# JFace TableViewer + ContentProvider, wo sind die Spalten?



## muh (4. Jul 2007)

Moin,

ich glaub so langsam, dass ich nen grundlegendes Verständnisproblem mit jface habe. Woher bekommt nen TableView den Inhalt für seine Spalten? Gibts irgendwo ne anständige doc, die das grundlegende Konzept hinter JFace erklärt? Mir kommts derzeit nämlich unnötig aufgeblasen und irrational stark abstrahiert vor. Leider muss ich es trotzdem verwenden.


----------



## schuetzejanett (4. Jul 2007)

Hallo,

also hier hast du einen tutorial für das erstellen eines tableviewers. vielleicht klärt das ja deine fragen

http://www.eclipse.org/articles/Article-Table-viewer/table_viewer.html


----------



## byte (4. Jul 2007)

Du schreibst Dir einen ContentProvider und einen TableLabelProvider.

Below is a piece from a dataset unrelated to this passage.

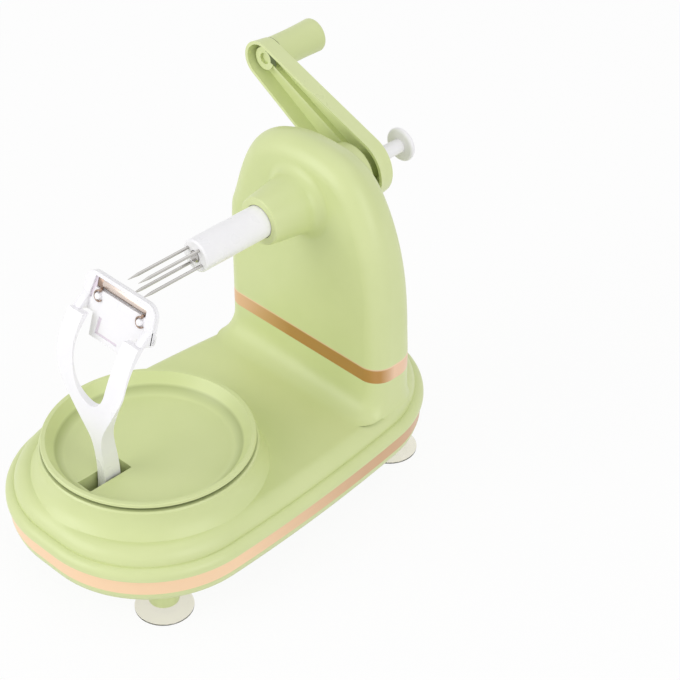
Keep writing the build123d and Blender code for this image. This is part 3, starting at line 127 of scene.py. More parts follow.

Ersterer definiert quasi die Zeilen der Tabelle durch die Methode getElements(). Wie eine solche Zeile dann angezeigt wird (also die Spalteninhalte) ist durch den TableLabelProvider und die Methode getColumnText() definiert.


----------



## muh (4. Jul 2007)

Danke, bin durch ein Beispiel dann doch noch drauf gekommen, dass der LabelProvider der ContentProvider ist  Bin wohl der einzige, der die Bezeichnung LabelProvider für nen content controller verwirrend findet ^^ (Label sind für mich im Kontext einer Tabelle die Spaltenüberschriften)


----------



## byte (4. Jul 2007)

Content- und LabelProvider werden ja nicht nur bei TableViewern verwendet, sondern bei allen möglichen Viewern. Der ContentProvider bestimmt, welche Objekte des Modells dargestellt werden und der LabelProvider legt fest, wie diese Objekte dargestellt werden. Nichts anderes passiert hier doch. Verstehe also nicht, was Du daran auszusetzen hast. Finde diese Umsetzung recht sauber und hinsichtlich der Kapselung sinnvoll.


----------



## Gast (4. Jul 2007)

Die Kapselung ist sinnvoll, das stimmt. Aber die Bezeichnung finde ich seltsam. Der "LabelProvider" ist eher ein "ModelViewMapper".


----------



## byte (4. Jul 2007)

Content- und LabelProvider teilen sich ja den Job des Controllers, verbinden also die View mit dem Model. Dabei liefert der ContentProvider halt den Inhalt aus dem Model in Form von Objekten und der LabelProvider liefert die Stringrepräsentationen dieser Objekte. Ich finde die Bezeichnungen durchaus treffend.


----------